Japan and Italy, New Victims of Cold Wars End

The Soviet regime in Russia and the rest of the old Communist empire are not the only victims of this turbulent new world which follows the long stability of the Cold War.

The remarkably similar political crises in Italy and Japan represent the collapse of Cold War structures in the West. Each country was developed with U. S. support as a one-party state, and the voters accepted the diminution of democracy this involved, so long as the good times lasted economically, and the Communist threat could be made real.

The combination of the Soviet collapse and the West's recession has pulled the rug from underneath the corrupt and complacent politicians in Rome and Tokyo. The Christian Democrat's 40-year dominance of Italian politics, and the Liberal Democratic Party's monopoly of post-war Japan have both ended with leading politicians in prison, long lists of bribes and corrupt payments, and a political vacuum that new parties struggle to fill.

Superficially, Japan and Italy may have little in common. But they shared in the late 1940s and 1950s sizeable Communist parties and importan strategic positions that made their political stability and reliability into a national security priority for the American ally.

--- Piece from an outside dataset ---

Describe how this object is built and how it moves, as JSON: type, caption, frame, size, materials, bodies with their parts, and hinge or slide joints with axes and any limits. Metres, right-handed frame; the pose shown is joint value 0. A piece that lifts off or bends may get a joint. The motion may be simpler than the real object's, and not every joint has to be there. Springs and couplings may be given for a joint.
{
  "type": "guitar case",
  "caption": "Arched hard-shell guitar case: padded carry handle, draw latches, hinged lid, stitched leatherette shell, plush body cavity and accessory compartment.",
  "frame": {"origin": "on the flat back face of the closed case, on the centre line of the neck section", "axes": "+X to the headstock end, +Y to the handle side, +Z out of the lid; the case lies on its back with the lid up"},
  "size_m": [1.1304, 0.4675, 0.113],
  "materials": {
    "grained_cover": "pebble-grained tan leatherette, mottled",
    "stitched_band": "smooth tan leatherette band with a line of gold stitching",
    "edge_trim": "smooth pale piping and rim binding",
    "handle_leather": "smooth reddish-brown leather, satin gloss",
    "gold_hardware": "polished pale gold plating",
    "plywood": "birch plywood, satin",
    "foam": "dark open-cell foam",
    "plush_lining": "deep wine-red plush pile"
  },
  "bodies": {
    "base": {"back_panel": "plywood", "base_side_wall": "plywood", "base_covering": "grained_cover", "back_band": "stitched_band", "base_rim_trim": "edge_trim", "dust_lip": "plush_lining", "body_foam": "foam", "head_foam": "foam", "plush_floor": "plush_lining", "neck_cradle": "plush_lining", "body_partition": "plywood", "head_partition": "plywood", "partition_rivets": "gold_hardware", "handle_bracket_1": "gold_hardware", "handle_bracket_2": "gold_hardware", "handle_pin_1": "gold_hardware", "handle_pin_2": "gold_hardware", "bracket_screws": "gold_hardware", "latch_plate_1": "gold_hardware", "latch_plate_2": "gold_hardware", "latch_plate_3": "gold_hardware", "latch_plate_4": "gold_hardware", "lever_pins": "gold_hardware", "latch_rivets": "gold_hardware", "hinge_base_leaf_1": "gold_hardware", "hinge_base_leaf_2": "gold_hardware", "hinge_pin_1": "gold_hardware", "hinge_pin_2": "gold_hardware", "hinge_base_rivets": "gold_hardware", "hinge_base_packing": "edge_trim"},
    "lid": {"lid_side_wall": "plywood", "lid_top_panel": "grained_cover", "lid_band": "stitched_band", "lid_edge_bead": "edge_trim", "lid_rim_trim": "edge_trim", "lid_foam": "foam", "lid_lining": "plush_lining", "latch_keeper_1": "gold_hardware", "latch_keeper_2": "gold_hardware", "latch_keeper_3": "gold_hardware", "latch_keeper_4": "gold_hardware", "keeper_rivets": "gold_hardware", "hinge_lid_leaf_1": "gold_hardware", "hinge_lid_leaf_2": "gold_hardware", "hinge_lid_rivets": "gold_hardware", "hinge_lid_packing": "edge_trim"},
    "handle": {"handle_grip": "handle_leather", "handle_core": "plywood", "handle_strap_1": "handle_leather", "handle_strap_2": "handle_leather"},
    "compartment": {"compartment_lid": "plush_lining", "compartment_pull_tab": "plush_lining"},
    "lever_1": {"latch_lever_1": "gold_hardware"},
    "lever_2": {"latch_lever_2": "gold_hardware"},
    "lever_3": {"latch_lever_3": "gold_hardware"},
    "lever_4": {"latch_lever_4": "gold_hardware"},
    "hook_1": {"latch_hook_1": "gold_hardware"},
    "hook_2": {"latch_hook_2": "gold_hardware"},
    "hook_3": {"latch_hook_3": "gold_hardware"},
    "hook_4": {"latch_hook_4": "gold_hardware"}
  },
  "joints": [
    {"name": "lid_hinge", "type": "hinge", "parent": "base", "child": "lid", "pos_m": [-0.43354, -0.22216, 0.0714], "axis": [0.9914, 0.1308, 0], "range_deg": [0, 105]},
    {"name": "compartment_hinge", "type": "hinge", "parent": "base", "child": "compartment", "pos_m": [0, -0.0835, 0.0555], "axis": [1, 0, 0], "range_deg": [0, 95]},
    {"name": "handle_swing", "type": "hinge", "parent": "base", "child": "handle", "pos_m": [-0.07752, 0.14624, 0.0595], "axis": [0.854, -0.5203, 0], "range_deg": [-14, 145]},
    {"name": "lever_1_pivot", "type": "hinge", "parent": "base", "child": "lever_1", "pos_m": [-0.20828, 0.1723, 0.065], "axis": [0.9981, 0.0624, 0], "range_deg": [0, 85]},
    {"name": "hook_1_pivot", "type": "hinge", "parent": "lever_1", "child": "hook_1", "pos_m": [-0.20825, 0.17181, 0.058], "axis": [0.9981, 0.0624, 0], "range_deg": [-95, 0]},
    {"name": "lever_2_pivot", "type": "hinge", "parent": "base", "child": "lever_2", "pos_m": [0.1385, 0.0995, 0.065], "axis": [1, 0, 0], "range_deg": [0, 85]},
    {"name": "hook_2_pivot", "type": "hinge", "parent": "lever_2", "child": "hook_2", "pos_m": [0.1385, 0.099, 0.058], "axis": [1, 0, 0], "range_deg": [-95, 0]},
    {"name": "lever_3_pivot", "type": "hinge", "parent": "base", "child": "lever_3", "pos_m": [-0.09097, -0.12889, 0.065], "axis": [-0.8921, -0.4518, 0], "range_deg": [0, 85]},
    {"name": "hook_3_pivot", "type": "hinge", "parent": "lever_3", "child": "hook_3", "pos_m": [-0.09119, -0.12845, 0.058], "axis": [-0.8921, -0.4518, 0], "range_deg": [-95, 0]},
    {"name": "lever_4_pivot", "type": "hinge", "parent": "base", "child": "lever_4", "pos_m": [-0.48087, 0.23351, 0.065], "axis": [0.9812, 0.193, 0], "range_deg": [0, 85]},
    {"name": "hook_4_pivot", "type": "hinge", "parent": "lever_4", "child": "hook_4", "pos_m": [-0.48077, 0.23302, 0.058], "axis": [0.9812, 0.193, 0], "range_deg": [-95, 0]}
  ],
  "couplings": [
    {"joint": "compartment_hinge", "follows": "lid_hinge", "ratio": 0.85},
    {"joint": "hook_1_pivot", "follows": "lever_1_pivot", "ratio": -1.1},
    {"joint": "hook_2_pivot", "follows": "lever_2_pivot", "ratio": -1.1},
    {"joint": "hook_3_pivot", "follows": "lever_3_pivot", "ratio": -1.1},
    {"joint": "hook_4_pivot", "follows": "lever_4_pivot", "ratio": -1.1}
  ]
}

They were both children of the Cold War, and of the new institutions of national security it established in the United States. On Dec. 19, 1947, the first of them, the National Security Council, held its first meeting in Washington, and decided to use the equally new Central Intelligence Agency to run covert operations in Europe.

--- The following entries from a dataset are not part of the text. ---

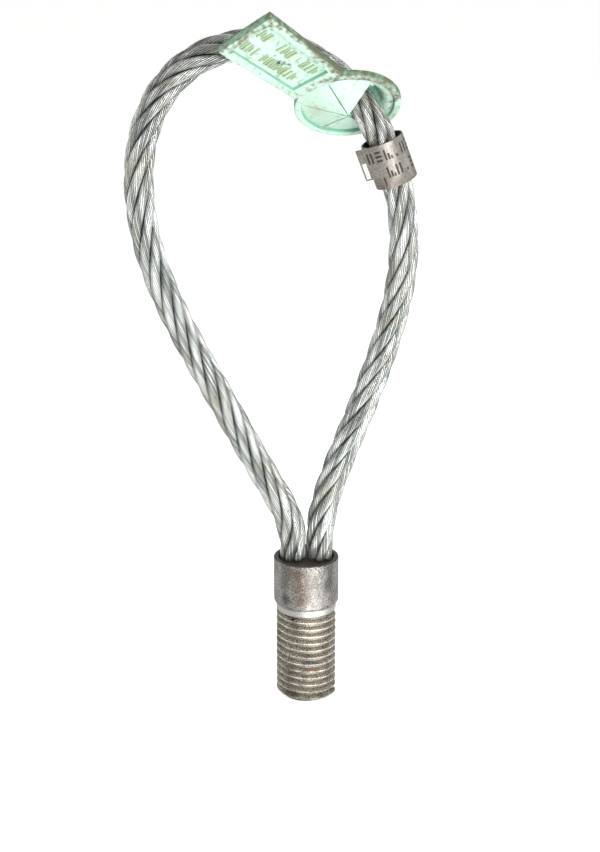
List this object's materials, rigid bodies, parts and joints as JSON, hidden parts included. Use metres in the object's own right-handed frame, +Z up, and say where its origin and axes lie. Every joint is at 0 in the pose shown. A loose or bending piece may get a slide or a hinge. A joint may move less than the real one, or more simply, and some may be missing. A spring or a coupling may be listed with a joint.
{
  "type": "threaded wire rope lifting loop",
  "caption": "Steel wire rope lifting loop with both ends pressed into a threaded ferrule, carrying a loose identification tag and band.",
  "frame": {"origin": "centre of the collar's lower face, where the ferrule seats on the socket it is screwed into", "axes": "+Z up the ferrule's axis towards the loop, -Z along the threaded shank; the loop stands in the XZ plane, and its front, the tag's side, faces -Y"},
  "size_m": [0.0918, 0.0501, 0.2264],
  "materials": {
    "ferrule_steel": "turned and threaded steel, oiled, stained brown",
    "pressed_ends": "dark pressed wire ends",
    "zinc_wire": "galvanised drawn wire",
    "tag_plastic": "moulded mint green plastic, dirty at the edges",
    "band_steel": "rolled sheet, dull"
  },
  "bodies": {
    "loop": {"ferrule": "ferrule_steel", "pressed_rope_ends": "pressed_ends", "core_strand": "zinc_wire", "strand_1": "zinc_wire", "strand_2": "zinc_wire", "strand_3": "zinc_wire", "strand_4": "zinc_wire", "strand_5": "zinc_wire", "strand_6": "zinc_wire"},
    "tag": {"id_tag": "tag_plastic"},
    "band": {"id_band": "band_steel"}
  },
  "joints": [
    {"name": "tag_swivel", "type": "hinge", "parent": "loop", "child": "tag", "pos_m": [0.0171, 0, 0.16357], "axis": [0.5879, 0, -0.8089], "range_deg": [-60, 30]},
    {"name": "band_spin", "type": "hinge", "parent": "loop", "child": "band", "pos_m": [0.0255, 0, 0.1469], "axis": [-0.3564, -0.1045, 0.9285], "continuous": true}
  ]
}
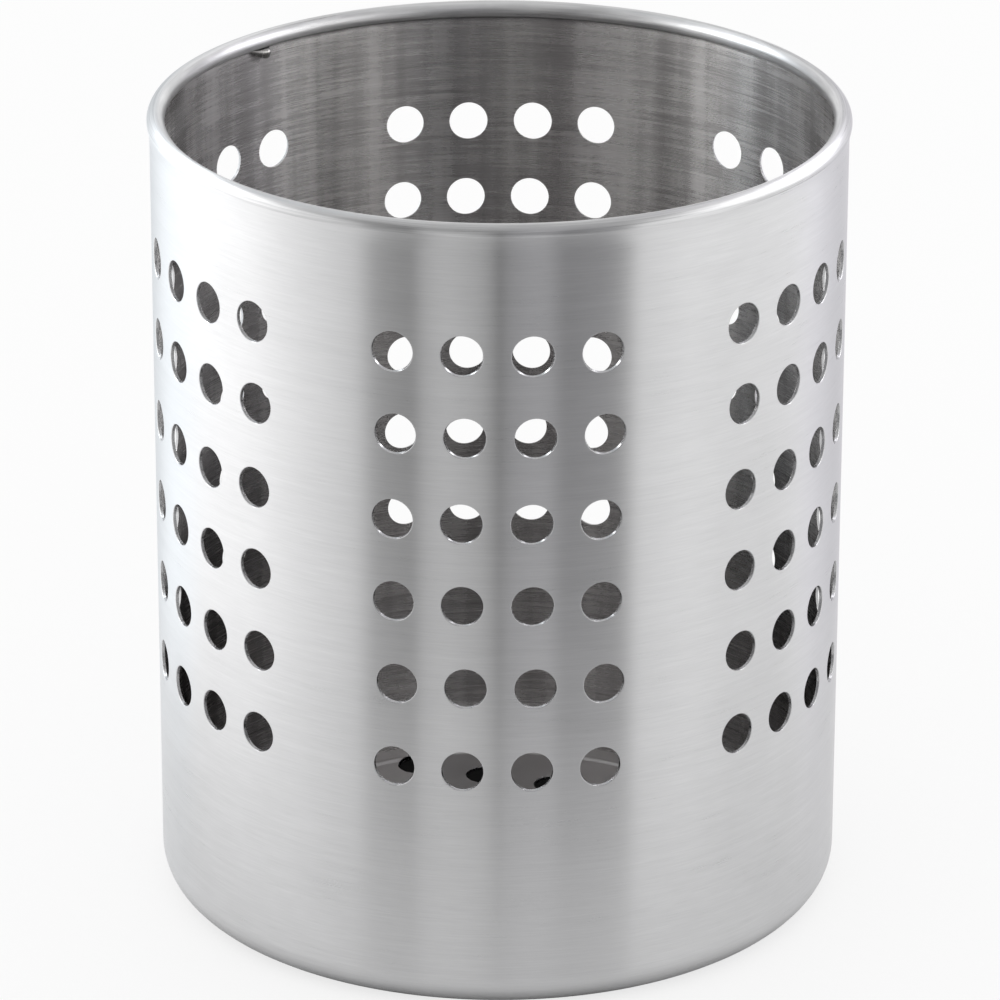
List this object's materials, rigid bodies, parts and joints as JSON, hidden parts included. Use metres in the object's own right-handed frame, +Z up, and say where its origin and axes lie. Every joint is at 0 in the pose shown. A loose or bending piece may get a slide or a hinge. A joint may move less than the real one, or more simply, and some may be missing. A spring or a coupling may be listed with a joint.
{
  "type": "cutlery holder",
  "caption": "Round free-standing cutlery holder in brushed steel: a perforated rolled wall with an inward curl at the mouth, welded to a pressed pan with drain holes.",
  "frame": {"origin": "middle of the underside, on the surface that the holder stands on", "axes": "+Z up along the holder's axis and out of its mouth; -Y is the front, where one group of holes faces; +X to the right seen from the front"},
  "size_m": [0.1208, 0.1208, 0.1432],
  "materials": {
    "wall_steel": "fine brushing round the wall, satin",
    "pan_steel": "brushed round the corner, satin pressed floor",
    "dressed_weld": "weld metal ground flush and brushed with the sheet",
    "raw_weld": "undressed weld bead, slightly glossy"
  },
  "bodies": {
    "root": {"side_wall": "wall_steel", "base_pan": "pan_steel", "seam_weld": "dressed_weld", "base_weld": "dressed_weld", "rim_tack_weld": "raw_weld"}
  },
  "joints": []
}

One of the first directives passed that day ordered Admiral Roscoe Hillenkoeter, the new Director of Central Intelligence, to use covert methods to prevent a Communist electoral victory in Italy. Methods used included propaganda, disinformation, secret payments to non-Communist political parties, public threats to withhold U. S. aid from a Communist government, and special training and equipment for the Italian armed forces.

In Japan after 1945, the sweeping authority granted to the American occupying forces under General Douglas MacArthur forestalled any serious chance of a Communist victory. More that $3. 3 billion (in 1950 dollars) was pumped into rebuilding Japanese industry by the Pentagon. In building up Japan as an industrial base for the Korean War, the Pentagon financed the basis for the Japanese economic miracle.

Back in the heady days of glasnost, Georgy Arbatov, head of the U. S. A. and Canada Institute once told me: "We are going to do to you the worst thing we possibly could -- we are going to take your enemy away". It was a prophetic remark, as we watch the West's political systems begin to crumble now that the Cold War glue has dried up and blown away.